Here are comments Kennedy Gauger would make to students considering an agricultural career.
"The marketplace is asking for other ways to produce our food with less use of antibiotics and chemicals. How will we do this? How will we increase the carrying capacity of the lands so more livestock can be grass fed? How can we keep the soil charged with minerals and organic components to support production of healthy crops? What compromises will the consumer need to make to have this type of marketplace at an acceptable cost and how will we communicate to the consumer what these tradeoffs are?"

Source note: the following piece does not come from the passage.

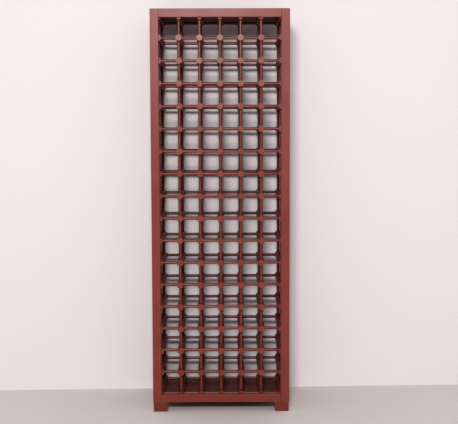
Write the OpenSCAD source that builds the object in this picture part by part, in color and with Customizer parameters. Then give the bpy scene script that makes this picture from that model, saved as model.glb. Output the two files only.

"To meet these challenges, students need to expand their education and become cross-trained in other areas such as technology, economics, and global politics. With continued globalization, we also need to learn the languages of others who don’t speak English. Our future interactions will surely expand in China, in the Middle East, in Africa, and in the former Soviet Union countries (e.g., Caucasus, Central Asia, and Eastern Europe). To be most effective in these interactions, we need to understand more about the cultures of these people. A direct way to do that and to show respect for these people is to learn to speak with them in their languages. Learn at least one of Mandarin or Arabic or Swahili or Russian or others as well, if you can."
"Most of all, don’t lose your curiosity or your passion for your interests and share that curiosity and passion with other people using face-to-face or verbal communication skills whenever possible. Electronic communications have their place; however much more can be accomplished face-to-face where both audible and nonverbal queues can be observed and conveyed."